How do I prove that (1/nx) --> 0 pointwise but not uniformly on (0,1) as n tends to infinity.

• Dec 7th 2008, 08:57 PM
CaptainBlack
Quote:

Originally Posted by thahachaina
Hey guys,

How do I prove that (1/nx) --> 0 pointwise but not uniformly on (0,1) as n tends to infinity.

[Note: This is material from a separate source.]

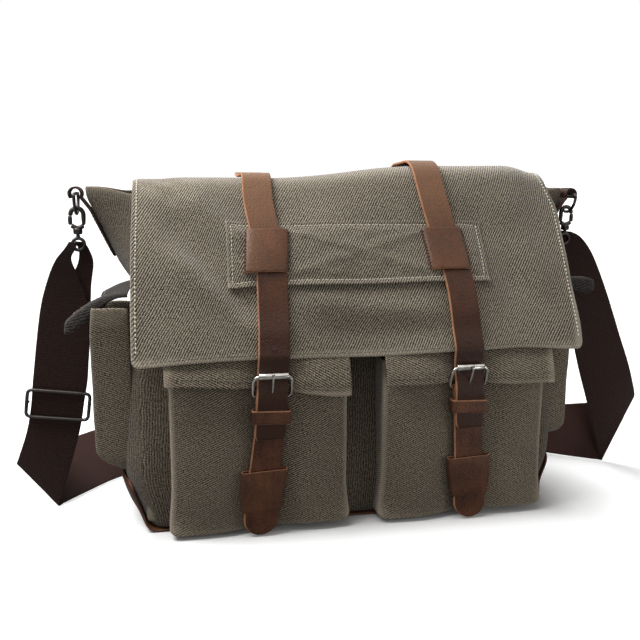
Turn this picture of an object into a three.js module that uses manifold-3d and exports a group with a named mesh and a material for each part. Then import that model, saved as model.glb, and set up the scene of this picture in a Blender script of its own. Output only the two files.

On $(0,1)$ and any $\varepsilon>0$

$
\frac{1}{nx}<\varepsilon,\ \ \forall n>N=\left \lceil \frac{1}{\varepsilon x}\right \rceil
$

which proves pointwise convergence.

For uniform convergence for $\varepsilon>0$ we need to find an $N$ such that for all $x\in (0,1):$

$
\frac{1}{nx}<\varepsilon,\ \ \forall n>N$

But for $x<\frac{1}{n\varepsilon}$ where $n>N;\ \frac{1}{nx}>\varepsilon$ which contradicts what would have to be true for uniform convergence to hold.

CB
• Nov 14th 2012, 12:13 PM
dave0147
Re: Infinite series (Analysis)
I'm lost again! What is < br >?
• Nov 17th 2012, 02:09 AM
hollywood
Re: Infinite series (Analysis)
I think that's just a formatting code that's no longer used - nothing mathematical about it. Here's CB's reply without the "br" formatting codes:

-------------------------

On $(0,1)$ and any $\varepsilon>0$,

$\frac{1}{nx}<\varepsilon,\ \ \forall n>N=\left \lceil \frac{1}{\varepsilon x}\right \rceil$

which proves pointwise convergence.

For uniform convergence for $\varepsilon>0$ we need to find an N such that for all $x\in (0,1)$:

$\frac{1}{nx}<\varepsilon,\ \ \forall n>N$

But for $x<\frac{1}{n\varepsilon}$ where $n>N;\ \frac{1}{nx}>\varepsilon$ which contradicts what would have to be true for uniform convergence to hold.

CB

-------------------------

By the way, why did you resurrect this 4-year-old thread?

- Hollywood